• [What needs to be done]:
Return verbatim the inclusive range of lines running from the line that contains "Model this object" to the line that contains "# the open mouth.". Omit every other line.

(Extracted records)

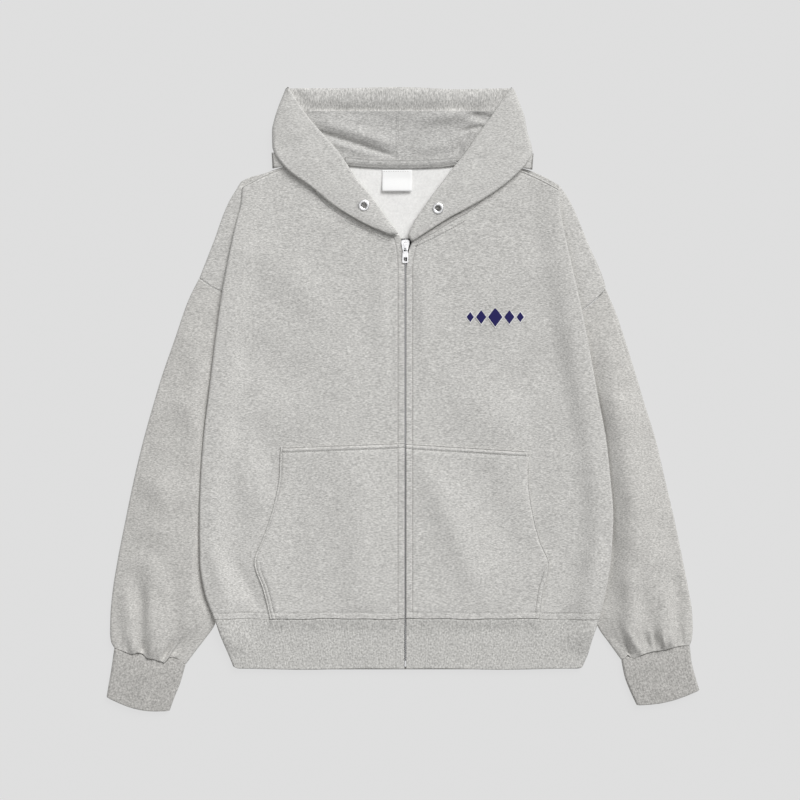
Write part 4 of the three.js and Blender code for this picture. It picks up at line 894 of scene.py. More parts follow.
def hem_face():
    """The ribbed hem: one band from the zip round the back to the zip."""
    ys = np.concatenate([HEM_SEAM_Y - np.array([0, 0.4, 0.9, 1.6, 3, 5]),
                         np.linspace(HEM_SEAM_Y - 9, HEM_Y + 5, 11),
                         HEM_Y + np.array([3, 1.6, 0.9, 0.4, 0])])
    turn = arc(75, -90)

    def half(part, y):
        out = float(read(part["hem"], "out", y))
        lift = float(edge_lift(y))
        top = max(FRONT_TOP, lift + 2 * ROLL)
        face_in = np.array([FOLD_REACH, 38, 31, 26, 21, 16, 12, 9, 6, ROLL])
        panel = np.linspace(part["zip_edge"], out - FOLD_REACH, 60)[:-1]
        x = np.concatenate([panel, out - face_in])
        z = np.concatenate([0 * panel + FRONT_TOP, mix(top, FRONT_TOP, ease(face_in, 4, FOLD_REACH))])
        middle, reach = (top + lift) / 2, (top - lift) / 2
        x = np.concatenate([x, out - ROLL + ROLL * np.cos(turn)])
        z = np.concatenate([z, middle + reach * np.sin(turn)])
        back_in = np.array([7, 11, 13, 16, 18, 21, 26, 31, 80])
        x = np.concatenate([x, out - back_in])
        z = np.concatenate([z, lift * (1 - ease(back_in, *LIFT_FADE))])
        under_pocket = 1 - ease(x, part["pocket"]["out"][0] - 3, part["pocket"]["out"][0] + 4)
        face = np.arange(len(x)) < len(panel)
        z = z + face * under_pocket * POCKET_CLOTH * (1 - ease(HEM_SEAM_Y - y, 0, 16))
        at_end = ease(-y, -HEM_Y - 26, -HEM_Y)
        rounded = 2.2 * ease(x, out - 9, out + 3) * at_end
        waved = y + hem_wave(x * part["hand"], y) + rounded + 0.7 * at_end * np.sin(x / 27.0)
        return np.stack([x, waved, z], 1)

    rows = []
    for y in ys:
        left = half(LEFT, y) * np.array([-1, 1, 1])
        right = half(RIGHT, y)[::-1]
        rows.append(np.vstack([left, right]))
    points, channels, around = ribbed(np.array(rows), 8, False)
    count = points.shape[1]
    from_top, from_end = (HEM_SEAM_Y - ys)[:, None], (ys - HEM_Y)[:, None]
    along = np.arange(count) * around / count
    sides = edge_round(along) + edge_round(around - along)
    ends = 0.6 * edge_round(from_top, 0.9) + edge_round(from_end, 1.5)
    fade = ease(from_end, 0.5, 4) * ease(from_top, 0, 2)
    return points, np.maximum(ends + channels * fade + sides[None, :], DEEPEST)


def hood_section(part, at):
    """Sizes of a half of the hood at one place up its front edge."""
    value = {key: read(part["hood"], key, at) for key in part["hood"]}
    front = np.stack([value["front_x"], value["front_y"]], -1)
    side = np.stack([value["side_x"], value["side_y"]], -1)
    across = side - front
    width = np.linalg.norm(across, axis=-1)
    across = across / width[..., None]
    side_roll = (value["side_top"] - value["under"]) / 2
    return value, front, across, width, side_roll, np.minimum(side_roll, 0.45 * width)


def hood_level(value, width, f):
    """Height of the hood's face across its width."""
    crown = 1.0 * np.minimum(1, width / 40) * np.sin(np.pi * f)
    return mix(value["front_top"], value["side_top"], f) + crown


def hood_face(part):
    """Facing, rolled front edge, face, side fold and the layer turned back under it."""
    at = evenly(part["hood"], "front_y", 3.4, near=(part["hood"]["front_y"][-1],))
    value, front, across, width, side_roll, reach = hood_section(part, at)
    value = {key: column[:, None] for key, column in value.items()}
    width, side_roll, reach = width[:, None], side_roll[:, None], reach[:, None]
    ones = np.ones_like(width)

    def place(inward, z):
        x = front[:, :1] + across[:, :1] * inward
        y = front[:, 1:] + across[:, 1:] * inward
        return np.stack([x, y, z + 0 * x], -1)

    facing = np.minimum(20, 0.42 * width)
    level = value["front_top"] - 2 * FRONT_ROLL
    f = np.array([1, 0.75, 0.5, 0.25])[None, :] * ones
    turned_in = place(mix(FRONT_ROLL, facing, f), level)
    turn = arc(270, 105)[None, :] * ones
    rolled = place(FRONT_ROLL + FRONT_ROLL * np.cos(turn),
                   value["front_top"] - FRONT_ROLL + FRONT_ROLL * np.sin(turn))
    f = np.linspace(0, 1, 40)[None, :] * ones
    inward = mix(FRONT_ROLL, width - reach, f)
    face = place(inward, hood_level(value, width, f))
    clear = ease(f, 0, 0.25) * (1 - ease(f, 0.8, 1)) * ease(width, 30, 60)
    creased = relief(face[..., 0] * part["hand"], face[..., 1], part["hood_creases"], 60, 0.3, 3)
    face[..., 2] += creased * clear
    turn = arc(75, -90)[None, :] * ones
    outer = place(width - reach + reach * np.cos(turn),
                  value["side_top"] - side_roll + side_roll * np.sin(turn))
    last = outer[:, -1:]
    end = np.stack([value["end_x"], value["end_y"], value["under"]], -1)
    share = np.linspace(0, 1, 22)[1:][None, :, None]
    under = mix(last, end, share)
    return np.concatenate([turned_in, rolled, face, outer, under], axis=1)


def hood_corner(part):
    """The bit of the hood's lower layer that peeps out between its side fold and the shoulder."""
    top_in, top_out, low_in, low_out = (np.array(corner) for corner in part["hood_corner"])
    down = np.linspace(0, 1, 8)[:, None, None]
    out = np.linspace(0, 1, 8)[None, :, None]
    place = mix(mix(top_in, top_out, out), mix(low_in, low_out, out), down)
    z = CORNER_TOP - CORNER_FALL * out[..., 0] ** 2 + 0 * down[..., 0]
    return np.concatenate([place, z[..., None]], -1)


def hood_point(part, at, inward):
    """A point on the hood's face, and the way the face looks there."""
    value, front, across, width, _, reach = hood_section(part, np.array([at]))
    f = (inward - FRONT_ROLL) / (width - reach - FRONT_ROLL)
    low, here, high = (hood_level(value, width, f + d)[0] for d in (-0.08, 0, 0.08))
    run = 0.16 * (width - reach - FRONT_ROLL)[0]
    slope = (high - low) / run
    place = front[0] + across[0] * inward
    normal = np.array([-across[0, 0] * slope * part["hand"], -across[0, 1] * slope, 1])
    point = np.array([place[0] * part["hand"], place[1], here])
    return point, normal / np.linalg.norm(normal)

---

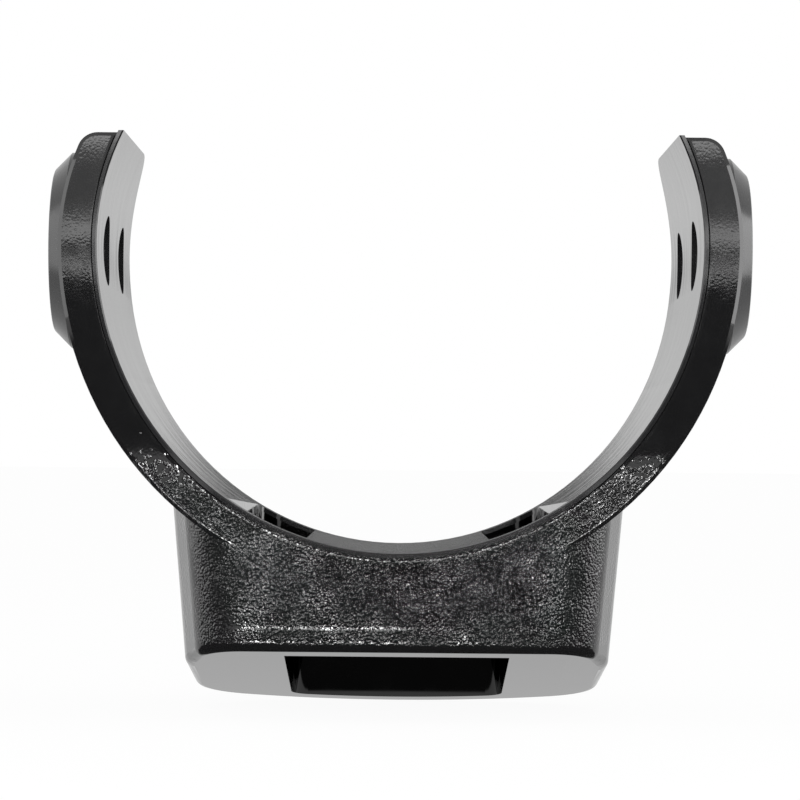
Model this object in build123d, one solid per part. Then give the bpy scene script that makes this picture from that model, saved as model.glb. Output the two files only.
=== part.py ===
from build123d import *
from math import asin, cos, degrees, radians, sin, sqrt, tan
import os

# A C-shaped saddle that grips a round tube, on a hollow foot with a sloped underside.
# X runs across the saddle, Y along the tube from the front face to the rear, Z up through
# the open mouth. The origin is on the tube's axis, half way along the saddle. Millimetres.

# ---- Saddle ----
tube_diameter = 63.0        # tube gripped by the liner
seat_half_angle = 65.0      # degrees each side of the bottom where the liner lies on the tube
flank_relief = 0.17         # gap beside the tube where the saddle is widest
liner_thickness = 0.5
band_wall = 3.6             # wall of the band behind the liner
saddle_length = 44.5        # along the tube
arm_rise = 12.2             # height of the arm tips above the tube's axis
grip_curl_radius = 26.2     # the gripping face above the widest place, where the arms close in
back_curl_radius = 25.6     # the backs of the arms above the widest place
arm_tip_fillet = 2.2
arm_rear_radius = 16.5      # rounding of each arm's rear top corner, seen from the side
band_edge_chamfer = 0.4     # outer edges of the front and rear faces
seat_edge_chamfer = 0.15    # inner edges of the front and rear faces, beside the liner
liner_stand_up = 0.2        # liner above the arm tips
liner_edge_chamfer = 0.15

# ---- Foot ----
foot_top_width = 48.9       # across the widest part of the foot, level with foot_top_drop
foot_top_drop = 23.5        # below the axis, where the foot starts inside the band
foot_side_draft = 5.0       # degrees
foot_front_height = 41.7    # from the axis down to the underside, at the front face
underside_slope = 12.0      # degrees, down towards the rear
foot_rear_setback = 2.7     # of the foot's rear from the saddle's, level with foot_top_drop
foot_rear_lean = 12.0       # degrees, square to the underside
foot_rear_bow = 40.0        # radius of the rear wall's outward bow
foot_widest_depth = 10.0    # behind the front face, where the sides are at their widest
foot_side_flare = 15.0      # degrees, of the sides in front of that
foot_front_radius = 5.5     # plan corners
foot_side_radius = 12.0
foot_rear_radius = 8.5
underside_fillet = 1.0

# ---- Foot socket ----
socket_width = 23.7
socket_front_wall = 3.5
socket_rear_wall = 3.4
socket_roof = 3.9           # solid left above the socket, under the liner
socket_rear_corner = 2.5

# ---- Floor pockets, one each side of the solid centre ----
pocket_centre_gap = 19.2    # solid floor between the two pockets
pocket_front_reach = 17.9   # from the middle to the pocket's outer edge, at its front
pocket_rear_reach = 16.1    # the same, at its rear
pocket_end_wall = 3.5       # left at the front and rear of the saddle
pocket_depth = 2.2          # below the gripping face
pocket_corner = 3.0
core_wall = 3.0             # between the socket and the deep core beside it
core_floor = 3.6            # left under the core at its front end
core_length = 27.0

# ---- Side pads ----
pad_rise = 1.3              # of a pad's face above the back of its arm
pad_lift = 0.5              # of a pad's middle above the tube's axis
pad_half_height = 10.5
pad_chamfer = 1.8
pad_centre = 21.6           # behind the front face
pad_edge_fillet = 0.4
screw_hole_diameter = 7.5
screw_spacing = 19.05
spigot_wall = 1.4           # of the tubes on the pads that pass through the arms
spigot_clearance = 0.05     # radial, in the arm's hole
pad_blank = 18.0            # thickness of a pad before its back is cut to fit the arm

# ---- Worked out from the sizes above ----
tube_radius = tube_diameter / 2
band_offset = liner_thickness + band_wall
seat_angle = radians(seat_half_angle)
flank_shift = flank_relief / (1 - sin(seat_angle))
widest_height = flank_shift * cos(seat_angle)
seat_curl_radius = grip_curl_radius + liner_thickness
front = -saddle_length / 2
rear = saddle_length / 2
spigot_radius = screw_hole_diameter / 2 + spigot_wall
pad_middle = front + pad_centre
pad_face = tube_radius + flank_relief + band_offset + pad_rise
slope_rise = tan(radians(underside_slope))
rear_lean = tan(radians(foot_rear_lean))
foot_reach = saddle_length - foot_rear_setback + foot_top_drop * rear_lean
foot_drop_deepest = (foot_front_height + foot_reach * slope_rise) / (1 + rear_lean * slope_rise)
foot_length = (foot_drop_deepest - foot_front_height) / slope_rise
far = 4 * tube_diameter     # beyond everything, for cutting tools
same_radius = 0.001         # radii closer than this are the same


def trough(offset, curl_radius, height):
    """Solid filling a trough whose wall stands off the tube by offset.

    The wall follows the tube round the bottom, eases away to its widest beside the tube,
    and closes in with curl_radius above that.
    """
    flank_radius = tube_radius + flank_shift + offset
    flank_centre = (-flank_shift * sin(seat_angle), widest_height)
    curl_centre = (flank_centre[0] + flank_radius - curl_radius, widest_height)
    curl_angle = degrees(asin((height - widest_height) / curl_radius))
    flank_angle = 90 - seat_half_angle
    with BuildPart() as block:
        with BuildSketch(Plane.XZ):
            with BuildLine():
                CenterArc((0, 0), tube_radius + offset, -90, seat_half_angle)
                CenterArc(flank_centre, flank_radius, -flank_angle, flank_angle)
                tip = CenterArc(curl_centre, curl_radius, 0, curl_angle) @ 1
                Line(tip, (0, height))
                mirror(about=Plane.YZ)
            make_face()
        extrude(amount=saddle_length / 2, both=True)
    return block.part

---

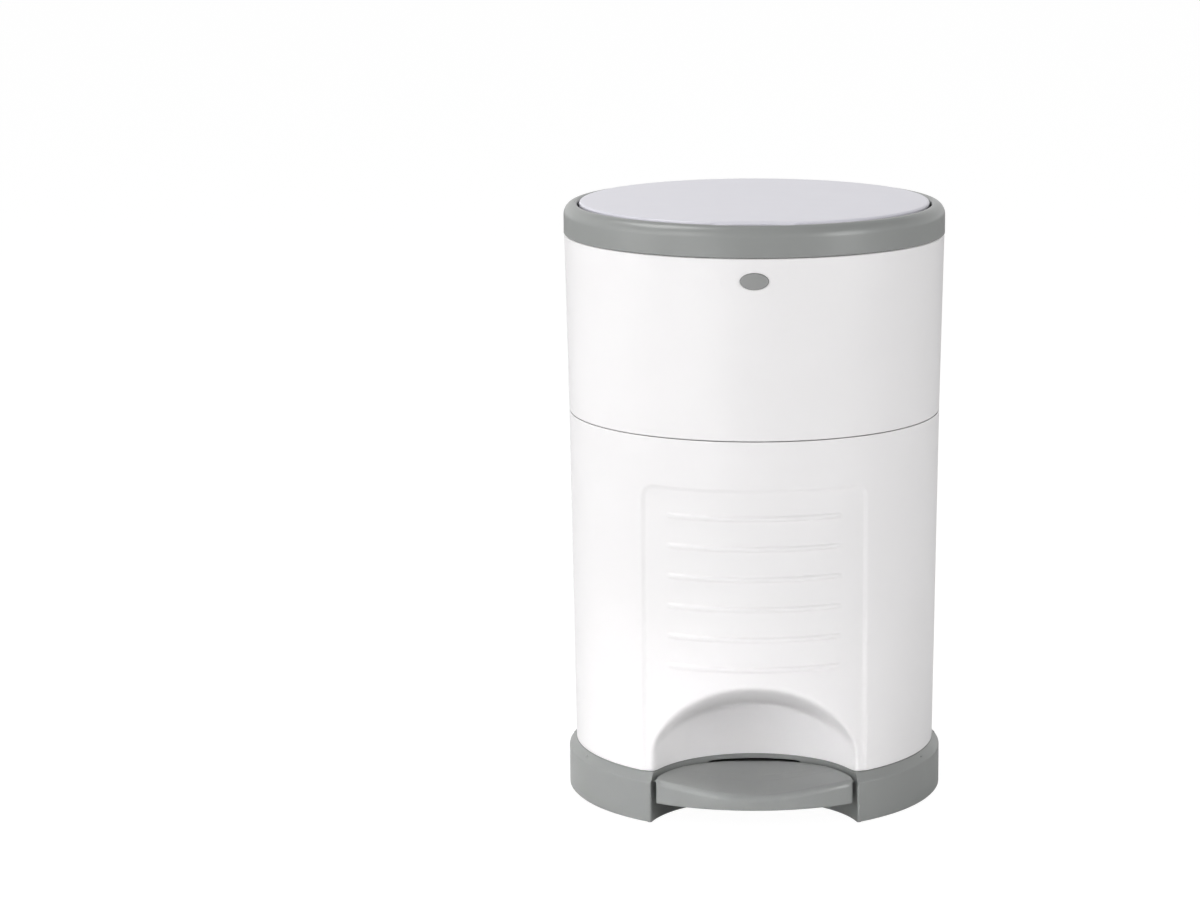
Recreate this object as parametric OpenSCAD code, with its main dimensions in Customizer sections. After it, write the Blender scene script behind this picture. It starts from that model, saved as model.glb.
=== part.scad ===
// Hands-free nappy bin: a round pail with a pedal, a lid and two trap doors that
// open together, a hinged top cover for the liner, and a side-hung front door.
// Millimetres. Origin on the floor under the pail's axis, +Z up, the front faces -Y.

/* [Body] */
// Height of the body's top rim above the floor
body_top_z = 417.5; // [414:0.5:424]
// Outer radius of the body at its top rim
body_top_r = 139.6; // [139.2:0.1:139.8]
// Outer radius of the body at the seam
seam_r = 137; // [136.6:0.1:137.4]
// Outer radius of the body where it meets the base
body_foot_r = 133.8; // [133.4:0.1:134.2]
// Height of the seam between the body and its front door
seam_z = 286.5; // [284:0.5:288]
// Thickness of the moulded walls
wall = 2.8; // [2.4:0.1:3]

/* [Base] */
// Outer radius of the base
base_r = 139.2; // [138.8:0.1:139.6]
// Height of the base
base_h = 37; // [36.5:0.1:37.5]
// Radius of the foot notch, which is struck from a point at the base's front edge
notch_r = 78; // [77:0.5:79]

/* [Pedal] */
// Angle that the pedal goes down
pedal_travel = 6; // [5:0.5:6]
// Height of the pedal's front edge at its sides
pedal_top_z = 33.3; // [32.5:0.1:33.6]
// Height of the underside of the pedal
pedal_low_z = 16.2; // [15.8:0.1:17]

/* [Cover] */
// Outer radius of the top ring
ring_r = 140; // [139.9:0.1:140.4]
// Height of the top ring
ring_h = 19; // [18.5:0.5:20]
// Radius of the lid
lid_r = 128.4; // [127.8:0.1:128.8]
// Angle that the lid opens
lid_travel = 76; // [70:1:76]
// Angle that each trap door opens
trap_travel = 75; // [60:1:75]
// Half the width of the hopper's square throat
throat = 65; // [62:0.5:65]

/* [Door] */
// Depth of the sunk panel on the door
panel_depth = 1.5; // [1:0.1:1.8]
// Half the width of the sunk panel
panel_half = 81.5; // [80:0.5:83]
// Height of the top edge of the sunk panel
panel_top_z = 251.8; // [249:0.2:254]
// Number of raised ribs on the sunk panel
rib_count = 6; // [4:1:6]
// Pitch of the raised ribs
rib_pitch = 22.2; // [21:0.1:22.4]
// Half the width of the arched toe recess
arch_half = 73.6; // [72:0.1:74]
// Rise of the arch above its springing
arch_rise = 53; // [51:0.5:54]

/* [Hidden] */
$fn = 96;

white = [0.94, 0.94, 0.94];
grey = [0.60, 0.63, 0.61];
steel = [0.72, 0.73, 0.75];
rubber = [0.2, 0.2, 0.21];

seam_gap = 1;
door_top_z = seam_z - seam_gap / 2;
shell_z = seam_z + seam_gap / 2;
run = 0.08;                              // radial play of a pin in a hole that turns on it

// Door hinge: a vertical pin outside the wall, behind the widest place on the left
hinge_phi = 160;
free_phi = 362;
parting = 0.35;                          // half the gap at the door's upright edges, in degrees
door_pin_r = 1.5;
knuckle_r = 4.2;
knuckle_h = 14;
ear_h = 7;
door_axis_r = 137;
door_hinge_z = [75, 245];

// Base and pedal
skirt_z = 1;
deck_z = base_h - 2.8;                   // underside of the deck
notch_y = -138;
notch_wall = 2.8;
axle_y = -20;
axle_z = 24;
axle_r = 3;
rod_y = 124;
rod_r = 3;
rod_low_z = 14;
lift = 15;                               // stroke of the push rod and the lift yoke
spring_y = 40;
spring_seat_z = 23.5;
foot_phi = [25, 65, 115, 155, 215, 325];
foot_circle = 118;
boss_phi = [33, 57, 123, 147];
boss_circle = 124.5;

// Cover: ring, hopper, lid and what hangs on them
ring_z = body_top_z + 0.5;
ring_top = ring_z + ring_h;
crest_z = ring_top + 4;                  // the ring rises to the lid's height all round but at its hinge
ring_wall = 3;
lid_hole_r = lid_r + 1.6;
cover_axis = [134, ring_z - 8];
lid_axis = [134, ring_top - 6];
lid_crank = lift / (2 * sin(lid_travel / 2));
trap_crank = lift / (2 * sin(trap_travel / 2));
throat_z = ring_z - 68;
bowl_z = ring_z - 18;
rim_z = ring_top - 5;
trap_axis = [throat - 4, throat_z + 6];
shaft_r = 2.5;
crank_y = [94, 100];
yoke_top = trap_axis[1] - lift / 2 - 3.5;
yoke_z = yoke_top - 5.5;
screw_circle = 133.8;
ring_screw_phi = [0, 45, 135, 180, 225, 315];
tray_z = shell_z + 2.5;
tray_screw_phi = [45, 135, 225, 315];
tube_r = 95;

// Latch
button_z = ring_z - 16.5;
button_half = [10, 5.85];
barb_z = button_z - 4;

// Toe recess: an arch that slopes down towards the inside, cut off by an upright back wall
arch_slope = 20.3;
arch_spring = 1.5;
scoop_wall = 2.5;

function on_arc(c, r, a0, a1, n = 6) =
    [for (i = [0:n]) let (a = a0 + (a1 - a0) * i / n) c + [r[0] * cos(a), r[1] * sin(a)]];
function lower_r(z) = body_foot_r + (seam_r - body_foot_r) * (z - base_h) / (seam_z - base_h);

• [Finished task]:
Model this object in build123d, one solid per part. Then give the bpy scene script that makes this picture from that model, saved as model.glb. Output the two files only.
=== part.py ===
from build123d import *
from math import asin, cos, degrees, radians, sin, sqrt, tan
import os

# A C-shaped saddle that grips a round tube, on a hollow foot with a sloped underside.
# X runs across the saddle, Y along the tube from the front face to the rear, Z up through
# the open mouth. The origin is on the tube's axis, half way along the saddle. Millimetres.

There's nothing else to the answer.